▸ **Data segment**
────────────────────

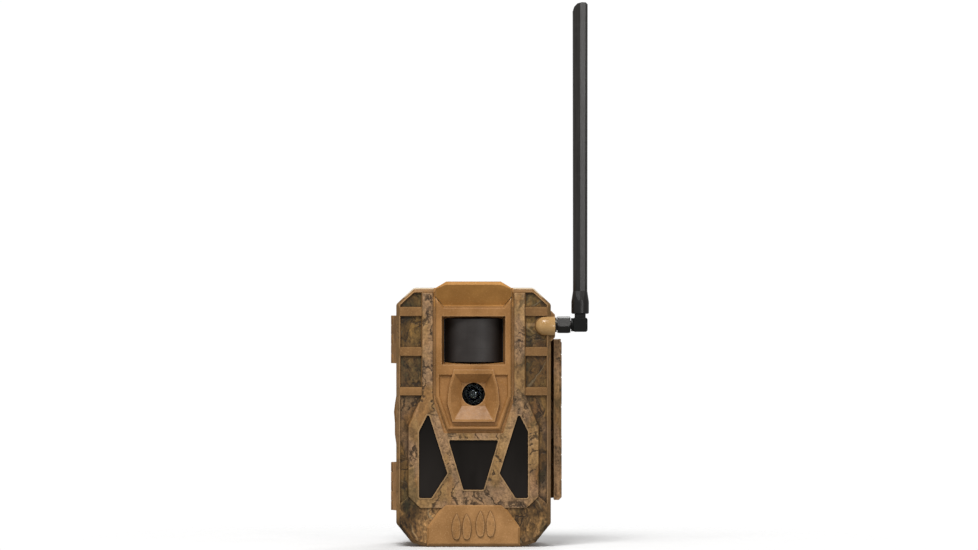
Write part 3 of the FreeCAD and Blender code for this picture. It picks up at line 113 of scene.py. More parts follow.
# ------------------------------------------------------------------ node graphs
class Graph:
    """One material's node tree. The methods that take values return an output socket."""

    def __init__(self, name):
        self.material = bpy.data.materials.new(name)
        self.material.use_nodes = True
        self.tree = self.material.node_tree
        self.shader = self.tree.nodes["Principled BSDF"]
        coordinates = self.node("ShaderNodeTexCoord")
        self.normal = coordinates.outputs["Normal"]
        self.mm = self.scaled(coordinates.outputs["Object"], 1000.0, 1000.0, 1000.0)

    def node(self, kind, **settings):
        made = self.tree.nodes.new(kind)
        for key, value in settings.items():
            setattr(made, key, value)
        return made

    def feed(self, socket, value):
        if isinstance(value, bpy.types.NodeSocket):
            self.tree.links.new(value, socket)
        else:
            socket.default_value = value

    def scaled(self, vector, x, y, z):
        made = self.node("ShaderNodeVectorMath", operation="MULTIPLY")
        self.feed(made.inputs[0], vector)
        made.inputs[1].default_value = (x, y, z)
        return made.outputs["Vector"]

    def moved(self, vector, x, y, z):
        made = self.node("ShaderNodeVectorMath", operation="ADD")
        self.feed(made.inputs[0], vector)
        made.inputs[1].default_value = (x, y, z)
        return made.outputs["Vector"]

    def added(self, first, second):
        made = self.node("ShaderNodeVectorMath", operation="ADD")
        self.feed(made.inputs[0], first)
        self.feed(made.inputs[1], second)
        return made.outputs["Vector"]

    def lit(self, colour, factor):
        """The colour made lighter or darker by a factor."""
        made = self.node("ShaderNodeVectorMath", operation="SCALE")
        self.feed(made.inputs[0], colour)
        self.feed(made.inputs["Scale"], factor)
        return made.outputs["Vector"]

    def axis(self, vector, name):
        made = self.node("ShaderNodeSeparateXYZ")
        self.feed(made.inputs[0], vector)
        return made.outputs[name]

    def xyz(self):
        """The three axes of the place, in millimetres."""
        return [self.axis(self.mm, name) for name in "XYZ"]

    def math(self, operation, first, second=0.0, third=0.0):
        made = self.node("ShaderNodeMath", operation=operation)
        for socket, value in zip(made.inputs, (first, second, third)):
            self.feed(socket, value)
        return made.outputs[0]

    def chain(self, operation, values):
        result = values[0]
        for value in values[1:]:
            result = self.math(operation, result, value)
        return result

    def times(self, *values):
        return self.chain("MULTIPLY", values)

    def plus(self, *values):
        return self.chain("ADD", values)

    def minus(self, *values):
        return self.chain("SUBTRACT", values)

    def largest(self, *values):
        return self.chain("MAXIMUM", values)

    def smallest(self, *values):
        return self.chain("MINIMUM", values)

    def size(self, value):
        return self.math("ABSOLUTE", value)

    def reach(self, across, along):
        """The length of a flat vector."""
        return self.math("SQRT", self.plus(self.times(across, across), self.times(along, along)))

    def rise(self, value, low, high):
        """0 below low and 1 above high, smoothly. With low above high it falls."""
        made = self.node("ShaderNodeMapRange", interpolation_type="SMOOTHSTEP")
        self.feed(made.inputs["Value"], value)
        made.inputs["From Min"].default_value = min(low, high)
        made.inputs["From Max"].default_value = max(low, high)
        made.inputs["To Min"].default_value = 0.0 if low < high else 1.0
        made.inputs["To Max"].default_value = 1.0 if low < high else 0.0
        return made.outputs["Result"]

    def above(self, value, limit):
        return self.math("GREATER_THAN", value, limit)

    def below(self, value, limit):
        return self.math("LESS_THAN", value, limit)

    def within(self, value, low, high):
        return self.times(self.above(value, low), self.below(value, high))

    def noise(self, vector, scale, detail=3.0, roughness=0.55, colour=False):
        made = self.node("ShaderNodeTexNoise")
        self.feed(made.inputs["Vector"], vector)
        made.inputs["Scale"].default_value = scale
        made.inputs["Detail"].default_value = detail
        made.inputs["Roughness"].default_value = roughness
        return made.outputs["Color" if colour else "Fac"]

    def patches(self, place, shift, stretch, scale, detail, roughness=0.55):
        """Noise of its own, because its place is shifted, then stretched."""
        shifted = self.scaled(self.moved(place, *shift), *stretch)
        return self.noise(shifted, scale, detail, roughness)

    def cells(self, vector, scale, distance="EUCLIDEAN"):
        """The distance to the nearest of scattered points."""
        made = self.node("ShaderNodeTexVoronoi", distance=distance, feature="F1")
        self.feed(made.inputs["Vector"], vector)
        made.inputs["Scale"].default_value = scale
        return made.outputs["Distance"]

    def blend(self, factor, first, second):
        """The first colour where factor is 0, the second where it is 1."""
        made = self.node("ShaderNodeMix", data_type="RGBA")
        self.feed(made.inputs[0], factor)
        self.feed(made.inputs[6], first)
        self.feed(made.inputs[7], second)
        return made.outputs[2]

    def ramp(self, value, *stops):
        made = self.node("ShaderNodeValToRGB")
        self.feed(made.inputs["Fac"], value)
        elements = made.color_ramp.elements
        while len(elements) < len(stops):
            elements.new(0.5)
        for element, (position, colour) in zip(elements, stops):
            element.position = position
            element.color = colour
        return made.outputs["Color"]

    def crevices(self, reach_mm, inside=False):
        """0 on open faces, rising in inner corners and grooves (on outer edges if inside)."""
        made = self.node("ShaderNodeAmbientOcclusion", samples=6, only_local=True, inside=inside)
        made.inputs["Distance"].default_value = reach_mm * MM
        return self.minus(1.0, made.outputs["AO"])

    def bump(self, height, depth_mm, strength=1.0, over=None):
        made = self.node("ShaderNodeBump")
        self.feed(made.inputs["Height"], height)
        made.inputs["Distance"].default_value = depth_mm * MM
        made.inputs["Strength"].default_value = strength
        if over is not None:
            self.feed(made.inputs["Normal"], over)
        return made.outputs["Normal"]

    def set(self, **inputs):
        for name, value in inputs.items():
            self.feed(self.shader.inputs[name.replace("_", " ")], value)
        return self.material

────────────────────

▸ **Objective**
Word for word, reproduce the listing above from its start up to and including the line that has "material's node tree.". Give only those lines.

▸ **Solution below**
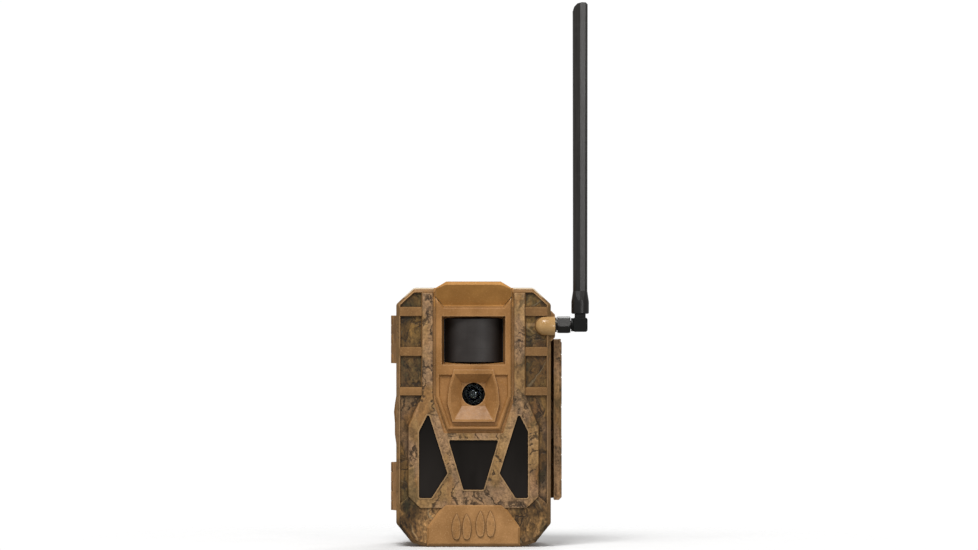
Write part 3 of the FreeCAD and Blender code for this picture. It picks up at line 113 of scene.py. More parts follow.
# ------------------------------------------------------------------ node graphs
class Graph:
    """One material's node tree. The methods that take values return an output socket."""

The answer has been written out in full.